- Born: 24 December 1994 (age 31)

Gymnastics career
- Discipline: Rhythmic gymnastics
- Country represented: Estonia (Estonia)

= Olga Bogdanova (gymnast) =

Estonian gymnast (born 1994)

Olga Kööp ( Bogdanova; born 24 December 1994) is a former Estonian rhythmic gymnast. She is a multiple-time national champion.

== Personal life ==
Her twin sister, Viktoria Bogdanova, is also a gymnast. Both were chosen among the most beautiful gymnasts in the world in 2013. After marriage, she changed her surname to Kööp.

In 2014, she graduated from Tallinn Baltic High School and in 2018 from Tallinn University, majoring in physical education (bachelor's degree). In 2019, she entered Tallinn University's master's program in physical education and graduated in 2021.

== Career ==
In 2012, Bogdanova became the Estonian champion with hoop, ball, ribbon and clubs. In 2014, she became the All-Around national champion. The Estonian Gymnastics Association chose her as the best gymnast of 2014. In 2015, Bogdanova competed in her fifth World Championships in Stuttgart, where she placed in the top 50. This guaranteed Estonia two places to get the opportunity to participate in the qualification competitions of the Olympic Games, which took place in Rio de Janeiro.
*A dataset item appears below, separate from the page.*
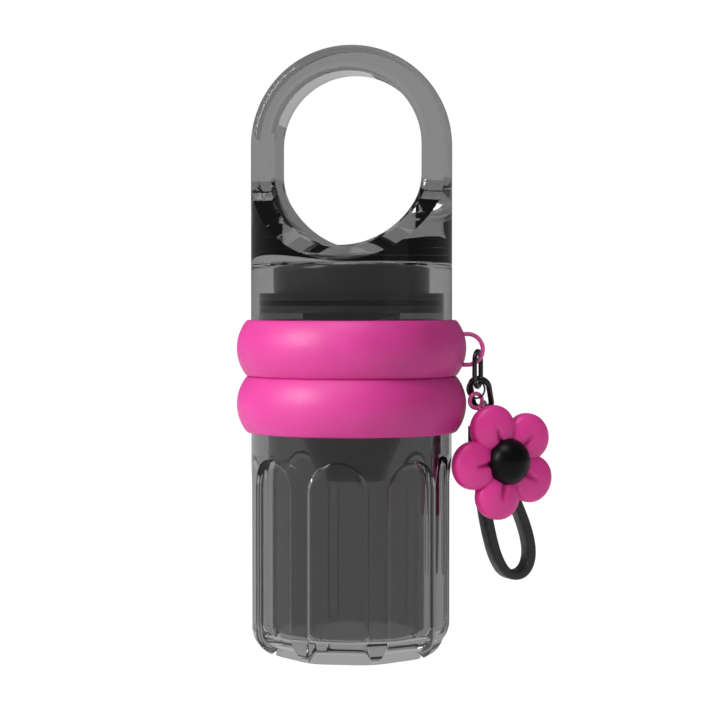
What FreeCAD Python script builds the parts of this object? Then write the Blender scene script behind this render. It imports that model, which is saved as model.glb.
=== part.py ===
import FreeCAD, Part
import math
import os
from FreeCAD import Vector

# Pocket pill splitter, in millimetres. The cup's flat base stands on z = 0, the axis is Z,
# the finger loop lies in the XZ plane and the charm hangs at +X.

# Body
body_radius = 21.0
wall = 1.6
cup_height = 46.5
barrel_height = 28.9
base_thickness = 4.8
base_corner_radius = 6.0
cup_floor_radius = 2.0
cup_wall = 3.5
running_gap = 0.3
seat_gap = 0.1
overshoot = 1.0

# Scooped flutes round the cup
flute_count = 8
flute_flat_half = 4.6
flute_blend_radius = 2.0
flute_depth = 1.8
flute_gap_below_grip = 4.9

# Soft grip rings
grip_height = 11.7
grip_bulge = 3.0
grip_shoulder = 0.9
grip_edge_radius = 0.8
grip_groove_depth = 0.6

# Neck of the cup in the barrel, with its round seal
neck_length = 10.5
neck_seal_drop = 4.0
seal_section = 1.1
seal_gap = 0.05
seal_groove_rim = 0.2

# Pill seat and funnel in the barrel
ledge_gap = 0.4
ledge_thickness = 2.6
ledge_width = 2.7
funnel_flange = 1.2
funnel_wall = 1.0
funnel_outlet_radius = 6.6
funnel_length = 23.5
seat_height = 4.6
pocket_depth = 3.0
pocket_near = 10.0
pocket_run_in = 1.9
pocket_width = 16.0
pad_apex_gap = 1.6
chute_radius = 4.0
blade_slot_width = 1.2

# Cap, finger loop and blade
cap_slope_height = 6.6
loop_thickness = 13.5
loop_edge_radius = 1.6
loop_straight = 30.7
loop_band = 5.8
finger_straight = 5.8
saddle_radius = 7.0
boss_inset = 4.7
boss_height = 6.4
boss_edge_radius = 1.5
plunger_length = 4.0
jaw_width = 20.0
jaw_thickness = 1.8
jaw_drop = 4.2
blade_thickness = 0.6
blade_width = 17.0
blade_drop = 8.6
blade_bevel = 1.2
blade_edge_half = 0.05
screw_radius = 1.0
screw_head_radius = 1.8
screw_head_height = 1.0
screw_spacing = 11.0
screw_slot_half = 0.25
screw_slot_depth = 0.5

# Wire eyelet, chain and charm
eyelet_radius = 3.2
eyelet_wire = 0.45
eyelet_height = 5.6
eyelet_standoff = 0.3
eyelet_root = 2.2
eyelet_seat_angle = 42.0
link_length = 8.4
link_width = 5.2
link_wire = 0.5
link_turn = 13.5
link_drop = 1.5
hang_gap = 0.4
charm_hang_gap = 0.35
link_lower_length = 8.6
link_lower_width = 5.2
link_lower_wire = 0.6
link_lower_shift = 1.2
link_lower_lean = 28.0
jump_radius = 1.9
jump_wire = 0.2
jump_shift = -1.2
charm_turn = 36.0
charm_eyelet_radius = 1.5
charm_eyelet_wire = 0.42
charm_eyelet_overlap = 0.15
charm_root_length = 3.4
charm_root_slope = 40.0
charm_eyelet_setback = 2.5
flower_radius = 12.3
petal_count = 5
petal_radius = 5.0
petal_half_thickness = 2.5
petal_rim = 1.5
petal_tilt = -23.0
core_inset = 0.7
dome_sink = 1.0
back_sink = 1.2
dome_radius = 4.85
dome_rise = 4.2
flower_back_radius = 5.6
flower_back_thickness = 1.0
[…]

In 2017 Olga became national All-Around champion again. At the European Championships in Budapest, Olga finished 18th, thus securing a spot at the 2018 European Championships, where the top 24 entered the competition. In 2018, she won the Estonian Championship and participated in the World Cup stage in Tashkent, where she finished in 18th place. In the same year Olga opened a self-titled gymnastics club together with her twin sister Viktoria Bogdanova.

In 2021, Olga was elected as a member of the Estonian gymnastics committee.